Il y a, pourquoi ne pas l’indiquer d’emblée, une forme de sagesse dans cette position qui vise à la récusation du transfert par le détachement à l’endroit du concept. Lacan n’a-t-il pas indiqué qu’il avait forgé son enseignement à partir de « son petit bout dinconscient » ? Pourquoi donc, s’il est inévitable que l’Autre du théoricien, c’est-à-dire aussi bien son symptôme, ne soit moteur de sa conceptualisation, voudrais-je ainsi en recevoir mon propre message, de préférence à ma propre singularité, mon « petit bout » bien à moi ? Ne dois-je pas préférer mon Autre à l’Autre de mon enseignant ? Que de questions ainsi ouvertes.

 

Une première interrogation cependant perce : le rejet du concept n’est-il pas précisément un mode de défense qui me vient de l’Autre ? Là où je crois agir au nom de ma liberté d’élève, est-ce que je n’agis pas pour défendre ce savoir qui s’impose à moi sans que je n’en sache rien ? Voire est-ce que je n’agis pas en recevant, inévitablement, cette injonction de rupture de cet Autre ?

 

Bien entendu on devine que l’intéressé ne serait guère ébranlé par cette remarque, qu’il estimerait être encore défense et illustration du maitre.

 

Alors que lui répondre ?

 

Il me semble que chacun doit faire l’effort d’y réfléchir.

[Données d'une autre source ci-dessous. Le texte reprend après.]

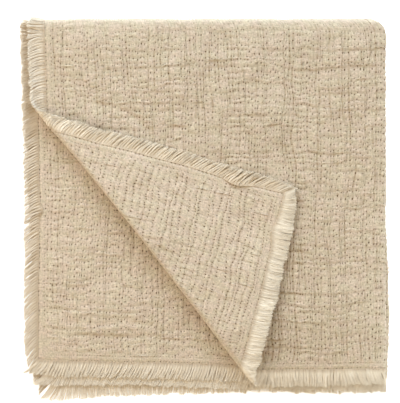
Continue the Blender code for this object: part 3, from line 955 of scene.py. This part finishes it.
def fringeTree(material):
    # strands of frayed yarn on the guide band: along it by their number, out over it by their length
    tree = bpy.data.node_groups.new("frayedEdge", "GeometryNodeTree")
    inputs = [("band", "Geometry"), ("strands", "Int"), ("seed", "Int"), ("sideLength", "Float")]
    for name, kind in inputs + [(name, "Float") for name in treeSizes]:
        tree.interface.new_socket(name, in_out="INPUT", socket_type="NodeSocket" + kind)
    tree.interface.new_socket("fringe", in_out="OUTPUT", socket_type="NodeSocketGeometry")
    given = tree.nodes.new("NodeGroupInput").outputs

    def times(*values):
        return chained(tree, "MULTIPLY", values)

    def plus(*values):
        return chained(tree, "ADD", values)

    def minus(value, other):
        return calc(tree, "SUBTRACT", value, other)

    def power(value, exponent):
        return calc(tree, "POWER", value, exponent)

    def chanceOf(low, high, key, shift):
        values = {2: low, 3: high, "ID": key, "Seed": plus(given["seed"], shift)}
        return addNode(tree, "FunctionNodeRandomValue", values, data_type="FLOAT").outputs[1]

    def readValue(name, kind="FLOAT"):
        return fromNode(tree, "GeometryNodeInputNamedAttribute", {"Name": name}, data_type=kind)

    def fromBand(value, place, kind="FLOAT"):
        values = {"Mesh": given["band"], "Value": value, "Sample UV": place}
        values[2] = readValue("wayAlong", "FLOAT_VECTOR")
        return fromNode(tree, "GeometryNodeSampleUVSurface", values, data_type=kind)

    def storeValue(geometry, name, value):
        values = {"Geometry": geometry, "Name": name, "Value": value}
        return fromNode(tree, "GeometryNodeStoreNamedAttribute", values)

    line = fromNode(tree, "GeometryNodeCurvePrimitiveLine", {"End": (0, 0, 1)})
    values = {"Curve": line, "Count": fringe["linePoints"]}
    line = fromNode(tree, "GeometryNodeResampleCurve", values)
    line = storeValue(line, "alongStrand", tree.nodes.new("GeometryNodeSplineParameter").outputs["Factor"])
    values = {"Geometry": line, "Amount": given["strands"]}
    strands = addNode(tree, "GeometryNodeDuplicateElements", values, domain="SPLINE")
    number = strands.outputs["Duplicate Index"]
    t = readValue("alongStrand")
    pitch = calc(tree, "DIVIDE", given["sideLength"], given["strands"])
    root = times(plus(number, chanceOf(0.0, 1.0, number, 2)), pitch)
    atRoot = fromNode(tree, "ShaderNodeCombineXYZ", {"X": root})
    lean, fan, bow, kept, curl, ear, droop, share, gather, ruffle, paintedShading = (
        fromBand(readValue(name), atRoot) for name in sideUnits
    )

    def slowNoise(name):
        scale, shift, low, high = slowNoises[name]
        values = {"W": plus(root, given["seed"], shift), "Scale": scale, "Detail": 1.0}
        noise = fromNode(tree, "ShaderNodeTexNoise", values, noise_dimensions="1D")
        return spreadOver(tree, noise, low, high, 0.0, 1.0)

    # which clump a strand is in, and whether it is in its tuft or in the gap beside it
    spot = plus(calc(tree, "DIVIDE", root, given["clumpWidth"]), chanceOf(*fringe["clumpBlur"], number, 3))
    clump = calc(tree, "FLOOR", spot)
    fromMiddle = times(calc(tree, "ABSOLUTE", minus(spot, plus(clump, 0.5))), 2.0)
    middle = times(plus(clump, chanceOf(*fringe["clumpMiddle"], clump, 4)), given["clumpWidth"])
    tuftShare = plus(times(plus(given["tuftShare"], -1.0), gather), 1.0)
    isTuft = calc(tree, "LESS_THAN", fromMiddle, tuftShare)
    gapShade = times(minus(1.0, isTuft), gather)

    # painted shade on the strands in the gaps between the tufts, and painted light and shade by where the
    # fringe lies
    tone = plus(times(gapShade, yarnTone["gapShade"]), yarnTone["start"], paintedShading)
    tone = plus(tone, times(slowNoise("tone"), yarnTone["slow"]))
    tone = plus(tone, times(isTuft, chanceOf(0.0, 1.0, clump, 13), yarnTone["byClump"]))
    tone = calc(tree, "MULTIPLY_ADD", chanceOf(0.0, 1.0, number, 1), yarnTone["byStrand"], tone, clamp=True)
    toned = storeValue(strands.outputs[0], "strandTone", tone)

    # along the side: its root drawn to the tuft, its slant, and its waves
    mess = times(given["mess"], plus(ruffle, times(slowNoise("mess"), gather, fringe["slowMess"])))
    stray = plus(times(given["clumpLean"], gather), mess)
    stray = times(stray, chanceOf(-1.0, 1.0, clump, 5), isTuft)
    strandLean = times(given["strandLean"], plus(times(isTuft, 1 - fringe["gapLean"]), fringe["gapLean"]))
    stray = plus(times(strandLean, chanceOf(-1.0, 1.0, number, 12)), stray)
    lean = plus(fan, lean)
    kept = power(plus(times(lean, lean), 1.0), kept)
    lean = plus(times(lean, kept), stray)
    arch = calc(tree, "SINE", times(t, math.pi))
    slant = times(plus(times(bow, arch), times(lean, power(t, curl))), given["reach"])
    tuftGather = times(gather, isTuft)
    pull = times(given["clumpPull"], power(t, fringe["pullPower"]), tuftGather)
    gathered = plus(times(minus(middle, root), pull), root)
    turns = plus(times(t, fringe["waveTurn"]), chanceOf(0.0, 6.28, clump, 6))
    inTuft = plus(times(tuftGather, 1 - fringe["loneWave"]), fringe["loneWave"])
    messy = plus(times(mess, isTuft, fringe["messyWave"]), 1.0)
    swing = times(calc(tree, "SINE", turns), given["wave"], inTuft)
    swing = times(swing, t, chanceOf(*fringe["waveShare"], number, 7), messy)
    placeAlong = plus(gathered, slant, swing)

    # out from the edge
    inset = plus(times(given["turnIn"], ruffle), given["inset"])
    least, more = fringe["slowLength"]
    length = times(chanceOf(*fringe["clumpLength"], clump, 8), chanceOf(*fringe["strandLength"], number, 9))
    length = times(length, plus(times(slowNoise("length"), more), least), kept, share)
    length = plus(times(length, given["reach"]), inset)
    placeOut = minus(times(length, t), inset)
    spot = fromNode(tree, "ShaderNodeCombineXYZ", {"X": placeAlong, "Y": placeOut})

    # off the band: its place in the fringe's thickness, the ear at the back fold, and what lifts tufts
    spread = times(given["spread"], plus(times(t, fringe["tipSpread"]), fringe["rootSpread"]))
    height = times(spread, chanceOf(-1.0, 1.0, number, 10))
    height = plus(height, times(ear, power(t, fringe["pullPower"])))
    outward = fromBand(readValue("outward", "FLOAT_VECTOR"), spot, "FLOAT_VECTOR")
    isUp = calc(tree, "SIGN", addNode(tree, "ShaderNodeSeparateXYZ", {0: outward}).outputs[2])
    clumpLift = times(given["clumpLift"], chanceOf(*fringe["liftShare"], clump, 14), tuftGather)
    raised = times(plus(clumpLift, times(mess, fringe["messLift"])), arch)
    raised = plus(times(ruffle, fringe["ruffleLift"]), raised)
    raised = plus(times(given["rootLift"], power(minus(1.0, t), 3.0)), raised)
    height = plus(times(raised, isUp), height)
    lift = vectorCalc(tree, "SCALE", {0: outward, "Scale": height})
    onBand = fromBand(tree.nodes.new("GeometryNodeInputPosition").outputs[0], spot, "FLOAT_VECTOR")
    placed = vectorCalc(tree, "ADD", {0: onBand, 1: lift})
    x, y, z = addNode(tree, "ShaderNodeSeparateXYZ", {0: placed}).outputs
    sunk = times(droop, power(t, fringe["sinkPower"]))
    z = calc(tree, "MAXIMUM", minus(z, sunk), given["strandRadius"])
    placed = fromNode(tree, "ShaderNodeCombineXYZ", {0: x, 1: y, 2: z})
    laid = fromNode(tree, "GeometryNodeSetPosition", {"Geometry": toned, "Position": placed})

    taper = plus(times(power(t, 3.0), -fringe["tipTaper"]), 1.0)
    radius = times(taper, chanceOf(*fringe["thickness"], number, 11), given["strandRadius"])
    values = {"Resolution": fringe["sectionCorners"], "Radius": 1.0}
    section = fromNode(tree, "GeometryNodeCurvePrimitiveCircle", values)
    values = {"Curve": laid, "Profile Curve": section, "Scale": radius, "Fill Caps": True}
    tubes = fromNode(tree, "GeometryNodeCurveToMesh", values)
    made = fromNode(tree, "GeometryNodeRealizeInstances", {"Geometry": tubes})
    made = fromNode(tree, "GeometryNodeSetMaterial", {"Geometry": made, "Material": material})
    tree.links.new(made, tree.nodes.new("NodeGroupOutput").inputs[0])
    return tree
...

Pour ma part j’essaierais de m’appuyer sur deux choses.

 

La première est une remarque que fit Charles Melman, mais je ne sais plus quand ni où, selon laquelle les « concepts de Lacan étaient troués », sans doute donc de façon homogène au trou dans l’Autre, qui est l’un des noms qu’il donne au réel. Ce concept troué, comment l’entendez-vous ?

 

Le second élément serait de poser la question de ce qui distingue concept et signifiant, en tentant de faire entendre que le premier est imaginaire, alors que le second est matériel et toujours symbolique du trou précédemment évoqué. Autrement dit Lacan menait une recherche appliquée à un système de communication, ce qui implique contradiction, erreurs, recherches à venir.

 

C’est l’une des questions parmi d’autres que cet ouvrage récemment paru et qui, avec honnêteté et sans complaisance, pose des questions qui attendent toujours leurs réponses.